Channels: 5.1.2 system
Standout feature: detachable wireless surround speakers
Wireless support: WiFi, AirPlay, Chromecast, Alexa Multi-Room Music
Best for: flexible seating layouts and temporary rear-speaker placement
What to look for before you buy
Dialogue tools matter more than raw power. Look for a dedicated center channel, voice enhancement, speech mode, or a well-reviewed dialogue profile. If you constantly raise the volume just to hear voices, bigger bass will not fix the problem.
Check your rear-speaker reality. Permanent rear speakers need power, space, and reasonable symmetry. If your couch is against the wall, detachable rears or an all-in-one bar may be more practical than forcing a full surround kit into a bad layout.
Do not ignore bass control. Apartment-friendly soundbars should let you reduce subwoofer level, use Night Mode, or adjust EQ. A wireless subwoofer is great for movies, but it is also the first thing your downstairs neighbor will notice.

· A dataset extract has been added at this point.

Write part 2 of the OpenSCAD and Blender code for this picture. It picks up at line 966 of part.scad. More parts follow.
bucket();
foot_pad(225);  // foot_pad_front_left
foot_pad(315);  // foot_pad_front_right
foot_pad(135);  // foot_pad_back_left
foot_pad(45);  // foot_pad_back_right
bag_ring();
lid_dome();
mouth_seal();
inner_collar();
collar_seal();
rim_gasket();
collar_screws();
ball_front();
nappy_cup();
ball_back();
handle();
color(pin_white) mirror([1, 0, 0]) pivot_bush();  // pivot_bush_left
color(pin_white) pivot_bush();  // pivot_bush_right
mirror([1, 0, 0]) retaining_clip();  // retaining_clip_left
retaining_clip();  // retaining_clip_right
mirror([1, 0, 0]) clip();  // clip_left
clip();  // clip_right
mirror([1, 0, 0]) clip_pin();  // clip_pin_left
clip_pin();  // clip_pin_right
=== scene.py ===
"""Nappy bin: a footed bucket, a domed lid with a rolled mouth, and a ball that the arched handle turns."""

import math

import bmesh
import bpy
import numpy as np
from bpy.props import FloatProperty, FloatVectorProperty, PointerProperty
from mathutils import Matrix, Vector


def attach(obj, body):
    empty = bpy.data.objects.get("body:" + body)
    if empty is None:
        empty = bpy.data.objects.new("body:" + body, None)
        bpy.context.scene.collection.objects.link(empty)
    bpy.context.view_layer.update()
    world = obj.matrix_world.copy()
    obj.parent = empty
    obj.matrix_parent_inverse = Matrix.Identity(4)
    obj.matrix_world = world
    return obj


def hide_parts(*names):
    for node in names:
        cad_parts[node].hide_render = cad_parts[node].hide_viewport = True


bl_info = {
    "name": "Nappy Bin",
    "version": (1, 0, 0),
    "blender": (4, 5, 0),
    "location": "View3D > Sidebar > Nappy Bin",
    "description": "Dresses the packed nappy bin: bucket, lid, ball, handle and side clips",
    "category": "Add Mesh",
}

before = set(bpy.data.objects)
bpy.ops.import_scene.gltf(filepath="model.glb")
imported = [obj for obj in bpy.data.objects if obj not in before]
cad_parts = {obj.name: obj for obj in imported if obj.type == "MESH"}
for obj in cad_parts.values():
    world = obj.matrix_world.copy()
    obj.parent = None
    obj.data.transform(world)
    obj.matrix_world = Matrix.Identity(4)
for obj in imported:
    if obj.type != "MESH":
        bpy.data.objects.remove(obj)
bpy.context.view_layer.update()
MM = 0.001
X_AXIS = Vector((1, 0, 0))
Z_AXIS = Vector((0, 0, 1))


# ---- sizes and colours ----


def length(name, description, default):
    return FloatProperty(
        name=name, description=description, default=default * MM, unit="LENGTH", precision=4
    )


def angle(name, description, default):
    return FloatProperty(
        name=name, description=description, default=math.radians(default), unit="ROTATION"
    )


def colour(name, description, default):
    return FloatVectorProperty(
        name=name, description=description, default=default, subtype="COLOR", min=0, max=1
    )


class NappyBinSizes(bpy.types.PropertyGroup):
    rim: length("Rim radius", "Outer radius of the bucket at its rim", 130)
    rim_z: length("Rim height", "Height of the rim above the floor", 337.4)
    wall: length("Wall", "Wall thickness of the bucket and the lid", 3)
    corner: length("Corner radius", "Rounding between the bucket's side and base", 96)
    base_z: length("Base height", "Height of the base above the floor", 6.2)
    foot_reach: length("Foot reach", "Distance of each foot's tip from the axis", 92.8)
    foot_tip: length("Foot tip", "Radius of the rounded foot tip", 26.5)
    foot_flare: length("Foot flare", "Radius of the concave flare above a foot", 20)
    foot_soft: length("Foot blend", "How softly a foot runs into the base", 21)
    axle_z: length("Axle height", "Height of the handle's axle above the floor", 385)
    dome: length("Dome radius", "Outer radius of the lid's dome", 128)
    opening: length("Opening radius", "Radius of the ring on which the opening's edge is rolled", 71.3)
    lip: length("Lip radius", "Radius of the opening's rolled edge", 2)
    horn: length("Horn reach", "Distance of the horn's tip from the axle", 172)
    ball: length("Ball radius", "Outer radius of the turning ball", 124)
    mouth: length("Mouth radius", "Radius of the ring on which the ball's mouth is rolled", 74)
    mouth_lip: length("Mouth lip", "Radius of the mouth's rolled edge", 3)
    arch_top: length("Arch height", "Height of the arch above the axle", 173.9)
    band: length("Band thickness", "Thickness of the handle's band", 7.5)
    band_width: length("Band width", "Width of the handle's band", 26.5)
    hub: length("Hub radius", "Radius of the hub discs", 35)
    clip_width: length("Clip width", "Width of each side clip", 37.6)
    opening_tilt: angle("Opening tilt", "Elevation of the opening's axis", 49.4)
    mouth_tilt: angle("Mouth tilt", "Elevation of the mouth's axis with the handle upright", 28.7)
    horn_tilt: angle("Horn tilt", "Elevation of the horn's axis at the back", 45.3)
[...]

HDMI eARC keeps life simple. eARC is the cleanest way to connect most modern TVs, and it helps with higher-quality audio formats. If you use an Nvidia Shield, Apple TV, console, or projector, also check whether the bar has HDMI input passthrough.
Our verdict
For most apartment buyers who want a cinematic setup, the Samsung HW-Q930D is the strongest shortlist pick because it combines real surround hardware with useful tuning controls. If your priority is clearer dialogue in a small room with no subwoofer hassle, the Sonos Beam Gen 2 is easier to live with. Choose the JBL Bar 800 if detachable rear speakers solve your layout problem, but be honest about whether its subwoofer is more bass than your building can tolerate.